↓↓↓
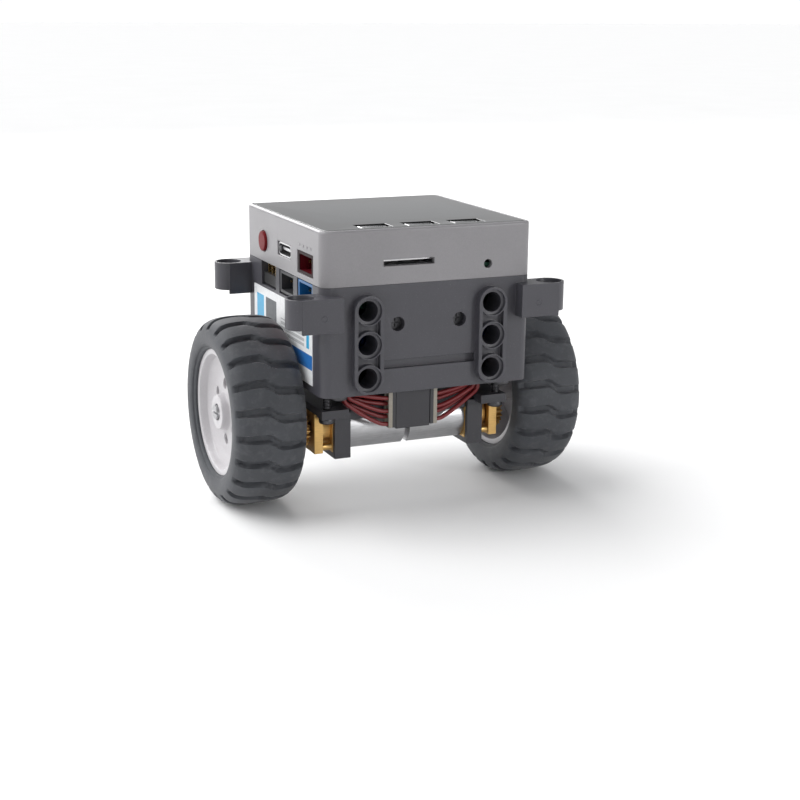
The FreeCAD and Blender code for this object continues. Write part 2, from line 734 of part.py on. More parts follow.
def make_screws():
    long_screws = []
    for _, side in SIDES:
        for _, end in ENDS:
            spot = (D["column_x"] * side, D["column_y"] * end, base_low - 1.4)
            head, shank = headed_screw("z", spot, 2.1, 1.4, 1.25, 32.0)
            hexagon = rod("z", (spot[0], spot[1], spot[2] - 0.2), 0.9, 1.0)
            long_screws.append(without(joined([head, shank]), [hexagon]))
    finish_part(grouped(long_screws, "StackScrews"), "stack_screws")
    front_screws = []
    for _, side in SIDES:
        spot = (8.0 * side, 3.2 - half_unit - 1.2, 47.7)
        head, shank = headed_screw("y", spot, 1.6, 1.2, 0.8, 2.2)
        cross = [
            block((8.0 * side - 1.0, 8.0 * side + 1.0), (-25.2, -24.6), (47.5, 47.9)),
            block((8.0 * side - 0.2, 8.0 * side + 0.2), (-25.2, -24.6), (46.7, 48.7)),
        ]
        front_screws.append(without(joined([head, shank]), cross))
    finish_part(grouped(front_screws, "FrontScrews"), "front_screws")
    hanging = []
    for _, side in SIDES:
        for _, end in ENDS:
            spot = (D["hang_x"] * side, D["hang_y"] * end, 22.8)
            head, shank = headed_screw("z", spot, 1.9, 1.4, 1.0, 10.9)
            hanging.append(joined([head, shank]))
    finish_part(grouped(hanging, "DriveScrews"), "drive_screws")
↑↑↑
### OBJECTIVE
Reproduce each line of the material above precisely.

### WRITTEN ANSWER
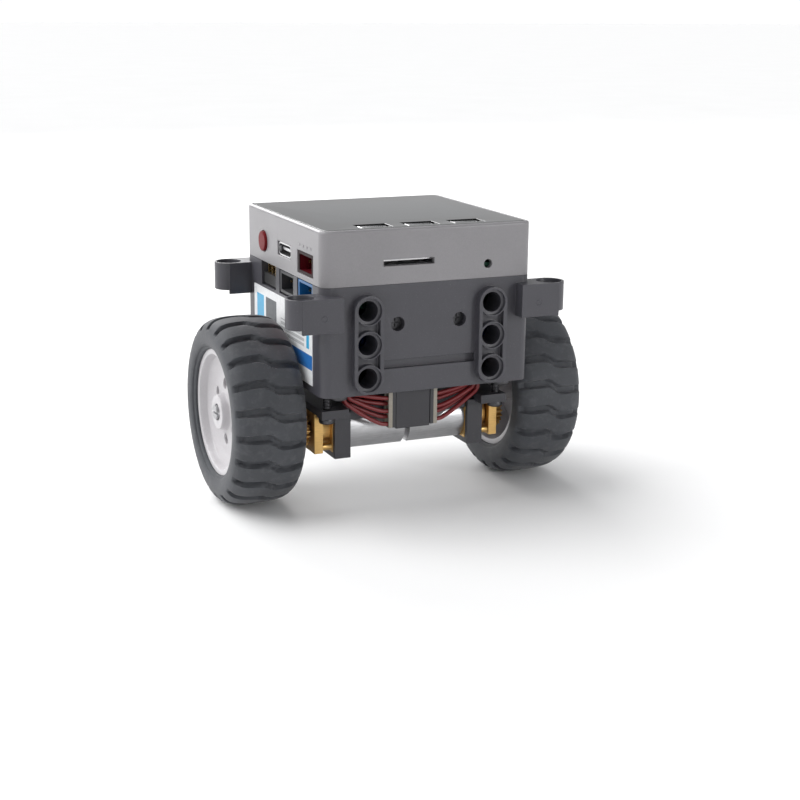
The FreeCAD and Blender code for this object continues. Write part 2, from line 734 of part.py on. More parts follow.
def make_screws():
    long_screws = []
    for _, side in SIDES:
        for _, end in ENDS:
            spot = (D["column_x"] * side, D["column_y"] * end, base_low - 1.4)
            head, shank = headed_screw("z", spot, 2.1, 1.4, 1.25, 32.0)
            hexagon = rod("z", (spot[0], spot[1], spot[2] - 0.2), 0.9, 1.0)
            long_screws.append(without(joined([head, shank]), [hexagon]))
    finish_part(grouped(long_screws, "StackScrews"), "stack_screws")
    front_screws = []
    for _, side in SIDES:
        spot = (8.0 * side, 3.2 - half_unit - 1.2, 47.7)
        head, shank = headed_screw("y", spot, 1.6, 1.2, 0.8, 2.2)
        cross = [
            block((8.0 * side - 1.0, 8.0 * side + 1.0), (-25.2, -24.6), (47.5, 47.9)),
            block((8.0 * side - 0.2, 8.0 * side + 0.2), (-25.2, -24.6), (46.7, 48.7)),
        ]
        front_screws.append(without(joined([head, shank]), cross))
    finish_part(grouped(front_screws, "FrontScrews"), "front_screws")
    hanging = []
    for _, side in SIDES:
        for _, end in ENDS:
            spot = (D["hang_x"] * side, D["hang_y"] * end, 22.8)
            head, shank = headed_screw("z", spot, 1.9, 1.4, 1.0, 10.9)
            hanging.append(joined([head, shank]))
    finish_part(grouped(hanging, "DriveScrews"), "drive_screws")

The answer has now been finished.